According to Mr. Jamiu Olakisan FCA, Partner, Ernst & Young, these skills areas are non-accounting in nature but “hold the key to how accounting will adapt, how skills will transfer and how learning will evolve as the profession takes centre stage in building and protecting business and organizations in future”.
Speaking at the 52nd AATWA Induction ceremony recently Mr. Olaktsen identified the career zones and the new experts that would emerge as the assurance advocate, the business transformer and the data navigator as well as the digital playmaker and the sustainability trailblazer.
He pointed out that those who are able to use technology to maintain operations and adapt business models by fast-tracking digital transformation will be more relevant in the new work environment.
The assurance advocate are those who would use digital tools and technologies to transform the risk, reporting and internal control landscape to create and preserve values.

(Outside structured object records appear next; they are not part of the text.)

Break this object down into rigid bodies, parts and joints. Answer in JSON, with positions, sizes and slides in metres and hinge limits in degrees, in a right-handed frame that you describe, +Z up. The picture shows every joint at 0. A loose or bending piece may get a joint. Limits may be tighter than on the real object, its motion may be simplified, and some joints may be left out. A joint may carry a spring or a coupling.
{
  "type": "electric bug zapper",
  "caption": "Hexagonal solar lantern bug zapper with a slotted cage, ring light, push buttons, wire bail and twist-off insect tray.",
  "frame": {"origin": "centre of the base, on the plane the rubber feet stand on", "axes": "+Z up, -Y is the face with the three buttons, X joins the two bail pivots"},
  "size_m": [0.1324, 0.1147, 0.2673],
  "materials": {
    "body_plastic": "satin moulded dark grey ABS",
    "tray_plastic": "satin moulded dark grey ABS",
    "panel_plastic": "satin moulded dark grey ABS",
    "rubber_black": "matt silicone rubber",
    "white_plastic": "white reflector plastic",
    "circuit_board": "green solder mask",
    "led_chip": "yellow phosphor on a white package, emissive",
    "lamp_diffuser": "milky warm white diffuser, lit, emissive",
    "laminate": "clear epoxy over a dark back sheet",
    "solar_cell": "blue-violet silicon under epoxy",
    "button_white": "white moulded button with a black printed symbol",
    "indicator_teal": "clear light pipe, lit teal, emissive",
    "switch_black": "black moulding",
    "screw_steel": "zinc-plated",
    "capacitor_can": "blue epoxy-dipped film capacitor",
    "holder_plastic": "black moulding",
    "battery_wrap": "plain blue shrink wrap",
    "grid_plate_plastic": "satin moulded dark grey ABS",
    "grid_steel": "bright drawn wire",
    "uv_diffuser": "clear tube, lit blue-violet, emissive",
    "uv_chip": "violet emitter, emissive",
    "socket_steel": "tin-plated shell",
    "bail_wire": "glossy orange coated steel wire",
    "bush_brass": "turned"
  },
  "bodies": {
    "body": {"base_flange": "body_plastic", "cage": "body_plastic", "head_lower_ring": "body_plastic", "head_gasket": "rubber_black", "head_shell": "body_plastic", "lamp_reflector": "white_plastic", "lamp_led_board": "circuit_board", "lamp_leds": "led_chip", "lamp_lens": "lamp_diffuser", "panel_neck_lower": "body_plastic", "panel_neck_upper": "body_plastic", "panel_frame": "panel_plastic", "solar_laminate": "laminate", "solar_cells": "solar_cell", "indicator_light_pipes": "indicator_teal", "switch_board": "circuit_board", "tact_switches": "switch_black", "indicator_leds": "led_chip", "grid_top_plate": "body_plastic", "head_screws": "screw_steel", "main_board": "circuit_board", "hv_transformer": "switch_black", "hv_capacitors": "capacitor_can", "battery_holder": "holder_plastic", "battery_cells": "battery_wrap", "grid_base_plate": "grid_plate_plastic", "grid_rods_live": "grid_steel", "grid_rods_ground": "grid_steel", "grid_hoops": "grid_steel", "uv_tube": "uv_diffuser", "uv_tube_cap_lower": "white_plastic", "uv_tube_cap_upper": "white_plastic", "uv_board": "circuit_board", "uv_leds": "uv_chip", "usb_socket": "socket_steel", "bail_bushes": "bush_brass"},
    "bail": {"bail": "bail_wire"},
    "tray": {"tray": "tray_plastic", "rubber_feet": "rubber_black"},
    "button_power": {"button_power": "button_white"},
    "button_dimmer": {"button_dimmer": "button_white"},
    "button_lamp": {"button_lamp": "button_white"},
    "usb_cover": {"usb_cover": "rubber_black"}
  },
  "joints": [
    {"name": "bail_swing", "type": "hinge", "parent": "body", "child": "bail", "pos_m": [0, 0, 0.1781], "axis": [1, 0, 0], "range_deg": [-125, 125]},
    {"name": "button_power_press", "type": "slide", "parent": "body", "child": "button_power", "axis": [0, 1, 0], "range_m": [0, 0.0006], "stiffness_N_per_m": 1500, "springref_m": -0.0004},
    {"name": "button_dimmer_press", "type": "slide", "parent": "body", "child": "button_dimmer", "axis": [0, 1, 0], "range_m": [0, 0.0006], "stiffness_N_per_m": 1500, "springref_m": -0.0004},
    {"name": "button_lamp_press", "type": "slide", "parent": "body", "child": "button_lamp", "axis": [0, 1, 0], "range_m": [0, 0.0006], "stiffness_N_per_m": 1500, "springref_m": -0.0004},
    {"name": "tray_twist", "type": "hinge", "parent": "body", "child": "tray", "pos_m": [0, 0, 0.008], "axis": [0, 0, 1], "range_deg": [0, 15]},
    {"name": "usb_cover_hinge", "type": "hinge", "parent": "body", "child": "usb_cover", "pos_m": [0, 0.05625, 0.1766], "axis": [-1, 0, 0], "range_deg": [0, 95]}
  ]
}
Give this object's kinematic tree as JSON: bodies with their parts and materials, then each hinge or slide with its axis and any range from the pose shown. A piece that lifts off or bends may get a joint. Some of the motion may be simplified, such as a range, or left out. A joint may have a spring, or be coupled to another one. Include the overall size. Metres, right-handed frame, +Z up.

They would also use digital tools to support responsible business practices and drive transparency and trust in business.
The business transformer refers to the professional who embraces technology as the catalyst for business transformation, implying that size would no longer matter as smaller players can leverage on digital technology to compete with big players.
Whereas to the data navigator the ability to develop and apply rich data sets and analytical tools to provide real-time insights will be very critical, the digital playmaker would “act as technology evangelists, identifying the potential of robotics and machine learning to transform finance, and working with tech teams would drive productivity and better decision support”.
The Sustainability trailblazer “can set frameworks that capture, measure and report on activities that truly drive value, providing more meaningful and transparent information about the organization’s performance”, Mr. Olakisan explained.
Also speaking at the AATWA induction the Managing Partner, IE Consulting and former Registrar/CE of ICAN Mr. John Evbodaghe FCA, asserted that accountants must remain within the rounds of ethical requirements even as technology-driven changes take place. He said that while accountants require knowledge, skills, competence and excellence in the profession they must rise above ethical dilemmas including self-interest, familiarity due to a close relationship with a client or employer and intimidation including attempts to exercise undue influence by clients or employers, among others.